Sixty-two percent of Californians believe that public higher education in the state is headed in the wrong direction, according to a survey being released today by the Public Policy Institute of California. Only 28 percent believe that public higher education is headed in the right direction.
The poll results suggest that while Californians are concerned about public higher education, and see the severe funding problems facing the state's colleges and universities, there is no consensus on what to do. Nearly three-quarters of Californians (including 58 percent of Republicans) said that higher education isn't receiving enough state funds. But 52 percent of Californians said that they were unwilling to pay higher taxes to support existing programs, while 45 percent said that they would support higher taxes.
Thirty-seven percent of community college students this fall were blocked from enrolling in at least one course they desired, according to a survey being released today by the Pearson Foundation. That is up from 32 percent who reported being unable to enroll in at least one course a year ago. The figures this fall were even higher for black students (42 percent) and Latino students (54 percent). Students enrolled part time and those enrolled in remedial courses were more likely to report difficulty in getting into sections of courses.
The foundation also surveyed community college students on distance education, and found that community college students appear to be embracing it. Fifty-seven percent of community college students reported having taken college courses online, 46 percent reported doing so this fall, and 74 percent of those who have taken online courses said that they were satisfied with the experience.
The Modern Language Association's Executive Council has issued a statement expressing concern about the impact of rising student debt, and calling on colleges and governments to take steps to minimize debt. "To reduce debt burdens in the future, we call on Congress, state legislatures, and institutions of higher education to calibrate educational costs and student aid in ways that will keep student debt within strict limits. We also call on them to hold in check tuition increases, which often far outpace inflation, and to ensure that degree programs allow for timely completion," says the statement.

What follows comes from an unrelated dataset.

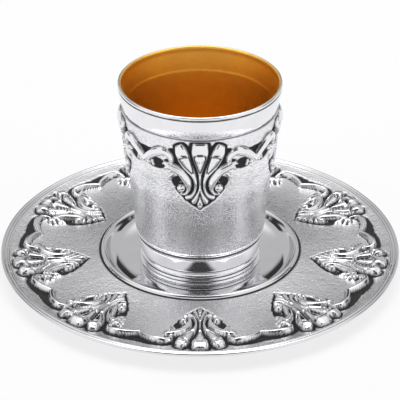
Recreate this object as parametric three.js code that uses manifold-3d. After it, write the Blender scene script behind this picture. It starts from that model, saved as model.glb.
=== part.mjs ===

An accompanying letter from Russell Berman, the MLA president and a professor of comparative literature and German studies at Stanford University, discussed the importance for advocates of the humanities speaking out on issues of college affordability and student debt. "College education has aspired to achieve more than the imparting of instrumental job training by instead building students’ creativity, argumentative rigor, and cognitive flexibility — capacities of the mind that might of course contribute to career success but that do not involve the mastery of specific job-related techniques or the attainment of preprofessional accreditation. This goal remains valid," Berman's letter says. "It is important to recognize, however, that the liberal arts celebration of an education not linked to professional preparation has existed alongside the promise that higher education would open the door to a fulfilling career. This gap between the appeal of the liberal arts, on the one hand, and the dismal job market, on the other, persists and puts pressure on the MLA’s mission: promoting the study of language and literature. As we rightly defend student opportunities to study the liberal arts, we face a moral obligation to address the career prospects of our students and the economic pressures they will face."
The Consumer Financial Protection Bureau is seeking comments on private student loans from students, families, colleges and loan providers to prepare a report for Congress on private student lending. In a notice published in today's Federal Register, the bureau said it was seeking information on how students use private loans, what types of comparison shopping tools are available, what best practices are for financial aid offices who counsel private borrowers, and other topics related to the private lending industry. The report must be submitted to Congress by July 21, 2012.
Part of the Occupy Wall Street movement is planning to announce on Monday a campaign to encourage people repaying student loans to stop doing so. The idea is that people will pledge to stop repaying their loans when 1 million people agree to do so. The hope is that such a volume of non-repayment would make it difficult to punish those who opt to stop paying. The repayments could continue, however, if certain conditions are met. Those conditions include making public higher education free to students. The campaign was described to Inside Higher Ed by Andrew Ross, a prominent humanities scholar at New York University, who has been involved with the efforts to start the drive.